Today was pretty crazy but I wanted to catch up on some stuff that happened earlier this week.
Day 2 of my career program was focused on values analysis, so we started off being given this diagram:
So here’s the story. Keep in mind that everyone knows a bandit will shoot anyone who crosses the bridge:
1. Husband leaves for work
2. Children leave for school
3. Wife crosses the river on the ferry to see her boyfriend
4. Wife has fight with boyfriend and decides she wants to go home
5. Wife goes to ferry but ferry conductor says he can’t give her a ride if she can’t pay the fare
6. Wife goes back to boyfriend, who won’t give her the ferry money
7. Wife crosses bridge and gets shot dead by the bandit.
The exercise was for us to divide into 2 groups – one to defend the wife and one to blame her.

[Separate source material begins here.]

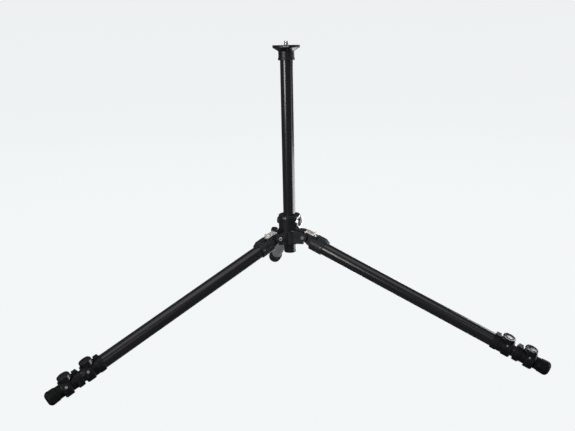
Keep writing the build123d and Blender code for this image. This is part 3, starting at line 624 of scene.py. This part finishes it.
def wrapped_badge_and_highlight(name, radius, azimuth, half_angle, low, high, thick, body, slot, finish):
    """A thin plate wrapped on a cylinder about the column's axis: a blank label, and in one use a bright strip
    that paints a highlight.
    """
    rows = ((low, 0.0), (low, thick - 0.08), (low + BADGE_EDGE, thick), (high - BADGE_EDGE, thick),
            (high, thick - 0.08), (high, 0.0))
    verts, middle = [], (low + high) / 2
    for k in range(BADGE_STEPS + 1):
        share = 2 * k / BADGE_STEPS - 1
        a = radians(azimuth + half_angle * share)
        near_end = max(0.0, abs(share) - BADGE_ROUNDED_FROM) / (1 - BADGE_ROUNDED_FROM)
        for height, out in rows:
            h = middle + (height - middle) * (1 - 2 * BADGE_PULL * near_end)
            r = (radius + out) * MM
            verts.append(Vector((r * cos(a), r * sin(a), h * MM)))
    mesh_piece(name, verts, strip_faces(BADGE_STEPS, len(rows)), body, slot, "hub",
               material_for(finish, "hub"))


wrapped_badge_and_highlight("plate_badge", PLATE_R - 0.05, 264, 12, -4.4, -1.6, 0.3,
              "column", "latch_metal", "badge_grey")
wrapped_badge_and_highlight("collar_badge", COLLAR_R - 0.05, 236, 10, COLLAR_TOP - 7.0, COLLAR_TOP - 3.6, 0.3,
              "hub", "latch_metal", "badge_grey")
# painted highlight: a bright metal strip on the lit arc only, where light catches the collar's lower edge
wrapped_badge_and_highlight("collar_seam_painted_highlight", COLLAR_R - 0.4, 305, 32, SEAM, SEAM + 1.1, 0.62,
              "hub", "bezel_metal", "bezel_metal")


# ---- the legs' own details, in mm down the leg, out from its axis
FOOT_END = max((FRAMES["left"].inverted() @ v.co).z for v in nodes["left_foot"].data.vertices) / MM
UPPER_END, LOWER_END = FOOT_END - 81.5, FOOT_END - 33.0  # the lower ends of the two flip locks
LEVER_TILT, LEVER_TOP, DISH_DEPTH = 4.0, 24.6, 0.9
DISC_BEFORE_END = 25.5 - 9.6  # the lever's pin is 25.5 above the lock's end, its disc 9.6 past it
RIDGE_FROM_DISC, RIDGE_PITCH = 6.6, 1.5
RIB_BEFORE_END, RIB_SEAT_R = 43.0 - 7.2, 16.8 - 0.3  # the ribs start 0.3 inside the collar
RIB_COUNT, RIB_FIRST_ANGLE, RIB_ARC = 26, 44, 272
BEADS_BEFORE_END, BEAD_R, BEAD_STEPS, BEAD_FIRST_ANGLE, BEAD_ARC = (14.6, 2.9), 18.2, 44, 64, 232
BEAD_SECTION = ((-0.45, -0.2), (-0.32, 0.24), (0.0, 0.36), (0.32, 0.24), (0.45, -0.2))
DISH_PROFILE = [
    (0, -0.3), (9.9, -0.3), (9.9, 0.66), (9.7, 0.76), (9.4, 0.72), (8.4, 0.52), (7.2, 0.34),
    (6.0, 0.2), (4.5, 0.08), (3.0, 0.02), (1.5, 0.0), (0, 0.0),
]


def make_lever_dish(leg, section, end):
    """The smooth thumb dish in the top of a lever's disc."""
    at = turned_frame(FRAMES[leg], LEVER_TILT, end - DISC_BEFORE_END, LEVER_TOP - DISH_DEPTH)
    name = f"{leg}_{section}_lever"
    turned_piece(f"{name}_dish", facing_out(at), DISH_PROFILE, name, "lever_plastic", leg, count=64)


def make_lever_ridges(leg, section, end):
    """Three moulded thumb ridges at the lever's free edge."""
    parts = []
    for k, half in enumerate((5.4, 4.6, 3.4)):
        along = end - DISC_BEFORE_END + RIDGE_FROM_DISC + RIDGE_PITCH * k
        at = turned_frame(FRAMES[leg], LEVER_TILT, along, LEVER_TOP - DISH_DEPTH + 0.15)
        parts.append(pad_mesh(facing_out(at), 0.8, 2 * half, 0.68, corner=0.38, edge=0.25))
    name = f"{leg}_{section}_lever"
    mesh_piece(f"{name}_ridges", *join(parts), name, "lever_plastic", leg)


def make_clamp_ribs(leg, section, end, body):
    """Moulded grip ribs round the collar of a flip lock, clear of its top."""
    parts = []
    for k in range(RIB_COUNT):
        angle = RIB_FIRST_ANGLE + k * (RIB_ARC / (RIB_COUNT - 1))
        at = turned_frame(FRAMES[leg], angle, end - RIB_BEFORE_END, RIB_SEAT_R)
        parts.append(pad_mesh(facing_out(at), 9.6, 1.7, 0.68, corner=0.8, edge=0.3))
    mesh_piece(f"{leg}_{section}_clamp_ribs", *join(parts), body, "lock_plastic", leg)


def make_ring_beads(leg, section, end, body):
    """Two fine moulded beads round the split ring, open at its top."""
    parts = []
    for before_end in BEADS_BEFORE_END:
        verts = []
        for k in range(BEAD_STEPS + 1):
            angle = radians(BEAD_FIRST_ANGLE + BEAD_ARC * k / BEAD_STEPS)
            for shift, out in BEAD_SECTION:
                r = (BEAD_R + out) * MM
                z = (end - before_end + shift) * MM
                verts.append(FRAMES[leg] @ Vector((r * cos(angle), r * sin(angle), z)))
        parts.append((verts, strip_faces(BEAD_STEPS, len(BEAD_SECTION))))
    mesh_piece(f"{leg}_{section}_ring_beads", *join(parts), body, "lock_plastic", leg)


LATCH_TOP, LATCH_PAD_MIDDLE = 20.4, 6.4
LATCH_RIBS, LATCH_RIB_PITCH = 4, 2.8
LIP_TOP, LIP_START, LIP_RIDGES, LIP_RIDGE_PITCH = 23.4, 16.0, 3, 1.3


def make_latch_pad(leg):
    """A warm brown inlay on the latch, with cross ribs, and ridges on its lip."""
    at = turned_frame(FRAMES[leg], 0, LATCH_PAD_MIDDLE, LATCH_TOP - 0.25)
    inlay = warm_inlay(f"latch_inlay_{leg}", FRAMES[leg])
    pad = pad_mesh(facing_out(at), 13.2, 11.6, 0.6, corner=2.0, edge=0.35)
    mesh_piece(f"{leg}_latch_inlay", *pad, f"{leg}_latch", "latch_metal", leg, inlay)
    parts = []
    first = LATCH_PAD_MIDDLE - LATCH_RIB_PITCH * (LATCH_RIBS - 1) / 2
    for k in range(LATCH_RIBS):
        rib = turned_frame(FRAMES[leg], 0, first + LATCH_RIB_PITCH * k, LATCH_TOP + 0.1)
        parts.append(pad_mesh(facing_out(rib), 0.9, 9.2, 0.6, corner=0.42, edge=0.25))
    for k in range(LIP_RIDGES):
        rib = turned_frame(FRAMES[leg], 0, LIP_START + LIP_RIDGE_PITCH * k, LIP_TOP)
        parts.append(pad_mesh(facing_out(rib), 0.6, 14.0, 0.5, corner=0.28, edge=0.2))
    mesh_piece(f"{leg}_latch_ribs", *join(parts), f"{leg}_latch", "latch_metal", leg)


RIVET_ANGLES, RIVET_ALONG, RIVET_SEAT_R = (-76, 76, 180), 46.5, 16.75


def make_rivets(leg):
    """Rivets through the shoulder's socket that hold the top tube."""
    parts = []
    for angle in RIVET_ANGLES:
        at = facing_out(turned_frame(FRAMES[leg], angle, RIVET_ALONG, RIVET_SEAT_R))
        parts.append(dome_mesh(at, 1.9, 0.75))
    mesh_piece(f"{leg}_shoulder_rivets", *join(parts), f"{leg}_leg", "steel", leg,
               material_for("screw_steel", leg))


FOOT_START = FOOT_END - 32.5
TIP_CURVE, TIP_INNER_R, TIP_STEPS = 8.95, 6.0, 12  # the tip's rounding, and the flat inside it
LUG_COUNT, LUG_DEPTH = 24, 0.5


def foot_profile():
    """The CAD foot's outline with turned grooves, from its mouth to the middle of its tip."""
    rows = [(0, 4), (10.3, 4), (10.3, 0.1), (12.7, 0.1), (13.1, 0.6)]
    for at in (2.6, 4.6, 6.6):
        rows += [(13.16, at - 0.55), (12.72, at - 0.25), (12.72, at + 0.25), (13.16, at + 0.55)]
    rows += [(13.18, 8.6), (13.4, 9.4), (14.2, 10.8), (14.5, 11.6)]
    for k in range(5):
        at = 12.6 + 2.2 * k
        r = min(14.96, 14.3 + 0.66 * (at - 11) / 12.5)
        rows += [(r, at - 0.7), (r - 0.02, at + 0.1), (r - 0.42, at + 0.45), (r - 0.42, at + 0.85),
                 (r, at + 1.15)]
    rows = [(r, FOOT_START + at) for r, at in rows]
    centre = FOOT_END - 9
    for step in range(TIP_STEPS + 1):
        a = step / TIP_STEPS * pi / 2
        rows.append((TIP_INNER_R + TIP_CURVE * cos(a), centre + TIP_CURVE * sin(a)))
    tip = [(5.2, 0.05), (4.9, 0.5), (3.2, 0.5), (2.9, 0.05), (0, 0.05)]
    return rows + [(r, FOOT_END - depth) for r, depth in tip]


def foot_ripple(angle, radius, height):
    """Tread lugs round the curve of the tip."""
    past_side = min(1.0, max(0.0, (height - (FOOT_END - 9.5)) / 3.0))
    before_flat = min(1.0, max(0.0, (radius - 6.4) / 2.0))
    wave = 0.5 + 0.5 * cos(angle * LUG_COUNT)
    return radius - LUG_DEPTH * past_side * before_flat * max(0.0, min(1.0, (0.42 - wave) * 6))


def make_foot(leg):
    """The rubber foot with its grooves and lugs, in place of the plain one."""
    name = f"{leg}_foot"
    foot = turned_piece(f"{name}_ribbed", FRAMES[leg], foot_profile(), f"{leg}_lower",
                        "foot_rubber", leg, count=144, ripple=foot_ripple)
    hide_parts(name)


for leg in LEGS:
    for section, end, body in (("upper", UPPER_END, f"{leg}_leg"),
                               ("lower", LOWER_END, f"{leg}_middle")):
        make_lever_dish(leg, section, end)
        make_lever_ridges(leg, section, end)
        make_clamp_ribs(leg, section, end, body)
        make_ring_beads(leg, section, end, body)
    make_latch_pad(leg)
    make_rivets(leg)
    make_foot(leg)


# ---------------------------------------------------------------- floor and light
FLOOR_Z = cad_low.z
FLOOR_MIDDLE, FLOOR_EDGE = 0.925, 0.87  # how bright the painted glow is near the object and far off, a painted pool of light
FLOOR_NEAR, FLOOR_FAR = 1.0, 8.0  # metres from the object at which the change starts and ends
FLAT_RINGS, SWEEP_RADIUS, SWEEP_STEPS, WALL_HEIGHT = (0.0, 1.5, 3.0, 4.2), 2.6, 12, 5.5
FLOOR_COUNT = 96


def make_stage():
    """A pale floor that sweeps up all round into a pale wall, with no corner to see."""
    rings = [(radius, 0.0) for radius in FLAT_RINGS]
    for step in range(1, SWEEP_STEPS + 1):
        a = step / SWEEP_STEPS * pi / 2
        rings.append((FLAT_RINGS[-1] + SWEEP_RADIUS * sin(a), SWEEP_RADIUS * (1 - cos(a))))
    rings.append((FLAT_RINGS[-1] + SWEEP_RADIUS, WALL_HEIGHT))
    verts = []
    for radius, height in rings:
        for i in range(FLOOR_COUNT):
            a = 2 * pi * i / FLOOR_COUNT
            verts.append((radius * cos(a), radius * sin(a), FLOOR_Z + height))
    faces = strip_faces(len(rings) - 1, FLOOR_COUNT, ends=False)
    mesh = bpy.data.meshes.new("studio_floor")
    mesh.from_pydata(verts, [], faces)
    mesh.update()
    for p in mesh.polygons:
        p.use_smooth = True
    obj = bpy.data.objects.new("studio_floor", mesh)
    bpy.context.scene.collection.objects.link(obj)
    put_material(obj, floor_material())
    # the object mirrors the lamps and the dim room, not the bright sweep
    obj.visible_glossy = False
    obj.visible_diffuse = False
    obj.visible_shadow = False


def floor_material():
    """A pale sweep that glows, alike all round, with a painted pool of light: brightest about the object and a
    little dimmer far off.
    """
    t = Tree("studio_floor")
    coord = t.new("ShaderNodeTexCoord")
    distance = t.new("ShaderNodeVectorMath", operation="LENGTH")
    t.link(coord.outputs["Object"], distance.inputs[0])
    # painted pool of light: the floor's glow is brightest about the object and dimmer far off
    painted_pool = t.ramp(distance.outputs["Value"], FLOOR_NEAR, FLOOR_FAR, FLOOR_MIDDLE, FLOOR_EDGE,
                     interpolation_type="SMOOTHSTEP")
    paper = t.noise(coord.outputs["Object"], 260, 2)
    light = t.math("MULTIPLY", painted_pool, t.ramp(paper, 0.3, 0.7, 0.995, 1.005))
    t.set("Base Color", (0.002, 0.002, 0.002))
    t.set("Roughness", 1.0)
    t.set("Specular IOR Level", 0.0)
    t.set("Emission Color", (0.975, 1.0, 1.005))
    t.link(light, t.bsdf.inputs["Emission Strength"])
    return t.material


def area(name, at, target, size, radiance, color=(1, 1, 1)):
    """A soft box aimed at a point, as bright as its radiance whatever its size."""
    data = bpy.data.lights.new(name, "AREA")
    data.shape = "RECTANGLE"
    data.size, data.size_y = size
    data.energy = radiance * pi * size[0] * size[1]
    data.color = color
    obj = bpy.data.objects.new(name, data)
    obj.location = at
    obj.rotation_mode = "QUATERNION"
    obj.rotation_quaternion = (Vector(target) - Vector(at)).to_track_quat("-Z", "Y")
    obj.visible_camera = False
    bpy.context.scene.collection.objects.link(obj)


WORLD_COLOR, WORLD_STRENGTH = (0.93, 0.96, 1.0, 1), 0.13
WARM_WHITE = (1.0, 0.985, 0.965)


def make_light():
    """A dim room and soft boxes; those below the floor stand in for light off the pale floor."""
    world = bpy.data.worlds.new("studio_world")
    world.use_nodes = True
    background = world.node_tree.nodes["Background"]
    background.inputs["Color"].default_value = WORLD_COLOR
    background.inputs["Strength"].default_value = WORLD_STRENGTH
    bpy.context.scene.world = world
    area("key_left", (-1.53, -1.58, 0.2), (0, 0, -0.05), (0.8, 1.0), 12.0, WARM_WHITE)
    area("low_right", (1.3, -0.25, -0.48), (0, 0, -0.3), (0.4, 0.8), 1.9)
    area("glow_right", (1.25, 0.15, -0.63), (0, 0, -0.38), (1.5, 0.38), 6.5)
    area("ring_right", (0.75, 1.30, -0.85), (0, 0, -0.39), (0.55, 1.6), 2.8)
    area("back_right", (1.34, 0.68, 0.10), (0.39, -0.22, -0.62), (0.26, 0.26), 12.0)
    area("floor_bounce", (0.35, 0.85, -0.85), (0, 0, 0), (0.35, 0.3), 6.0)
    area("floor_back", (0.0, 1.5, -1.1), (0, 0.3, -0.5), (0.8, 0.5), 0.14)
    area("overhead", (-0.1, -0.6, 1.6), (0, 0, -0.4), (2.2, 1.6), 1.15)
    area("front_fill", (0.3, -2.3, 0.6), (0, 0, -0.4), (1.4, 0.8), 0.8)
    bpy.context.scene.view_settings.view_transform = "Standard"


make_stage()
make_light()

So I’m in the group to defend the wife, so of course we argue that the bandit has no right to take her life, no matter her personal decisions.
But most importantly, after doing this I want to know why it wasn’t an exercise about a man cheating on his wife while she’s at work. Why are they legitimizing people saying it’s okay for a woman to be killed if she’s cheating on her husband and maybe makes a bad decision about crossing a bridge? Did the Brothers Grimm write this values assessment?
And please, someone enlighten me to what this has to do with determining a career path.
Maybe it’s a metaphor and it’s saying you should always be prepared (take 2-way ferry fare) when on the career path in case your co-worker (boyfriend) and you have a fight and you have to go back to McDonalds (home), where you get paid next to nothing for cleaning up after kids and fat people (children and husband).
Unfortunately I have yet to discover the hidden meaning of the bandit.